We wrote our own decoders for the DICOM codec line — JPEG Lossless, JPEG-LS, baseline JPEG, RLE — in pure Swift, alongside JPEG 2000 support. In-house codecs mean no opaque C dependency deciding what opens and what fails: when a study renders wrong, we can fix the decoder, not file a bug upstream. Each decoder is validated byte-exact against the reference implementations (DCMTK, CharLS) across our corpus of real-world studies.
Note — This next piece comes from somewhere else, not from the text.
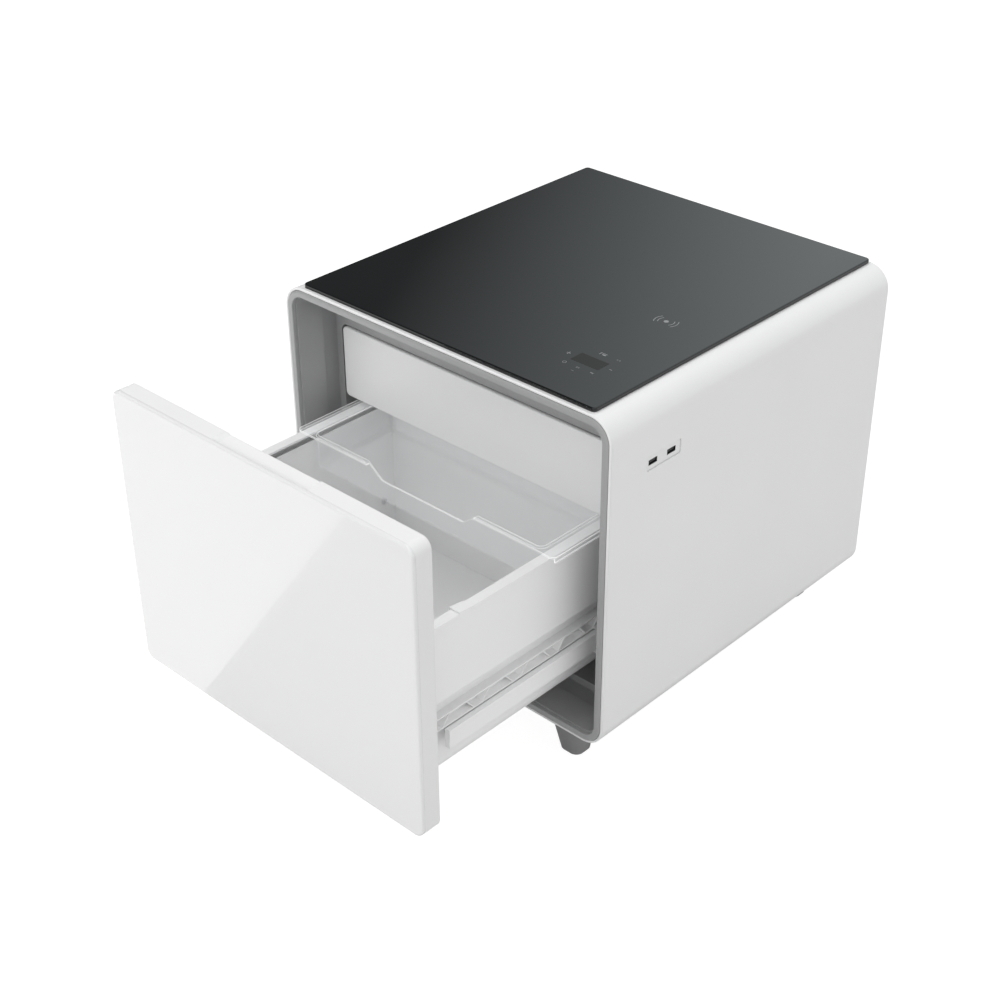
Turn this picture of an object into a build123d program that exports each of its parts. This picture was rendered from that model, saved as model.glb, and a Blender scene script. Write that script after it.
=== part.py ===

Anatomy-aware reformat engines

MPR / CPR

The MPR engine reconstructs axial, coronal, and sagittal planes with synchronized crosshairs and correct anisotropic spacing. On top of it sits the dental engine: a curved-planar reformat (CPR) that follows the arch spline you draw, producing the panoramic view and serial cross-sections perpendicular to the curve — the geometry implant planning actually needs. The same reformat core drives PET/CT fusion, blending co-registered series with adjustable opacity.

A real PACS client

DICOMWEB

MedScan speaks standard DICOMweb: QIDO-RS for search, WADO-RS for retrieval, with Basic auth and OAuth 2.0. We test against Orthanc and dcm4chee, and stick to the standard so any compliant archive works. Studies download into the on-device library and are fully usable offline; edited annotations and measurements can be exported back as DICOM.

On-device by architecture

PRIVACY

Privacy is not a policy layer — it is the shape of the system. Decoding, rendering, reformatting, and measurement all execute on the device. There is no MedScan cloud, no account system, and no pathway by which PHI leaves the iPad: the app has nothing to upload to. This is also why it works identically in a basement reading room, on a plane, or in a clinic with no IT department.

The AI research direction

AI R&D

The next layer of the platform is AI-assisted dental analysis: pathology highlighting on CBCT and panoramic views, automatic tooth detection and charting, and structured reporting. Our constraint is the same one that shapes the rest of the stack — models must run on-device, on Apple silicon, with the clinician confirming every finding. These capabilities are in active development and are not part of the shipping product today.

ENGINEERING PRINCIPLES
  • Own the stack: if it decodes, reformats, or renders, we wrote it.
  • Validate against references: byte-exact parity with DCMTK and CharLS, not "looks right".
  • On-device is non-negotiable: no PHI leaves the iPad, ever.
  • Standards over lock-in: DICOM in, DICOM out, DICOMweb in between.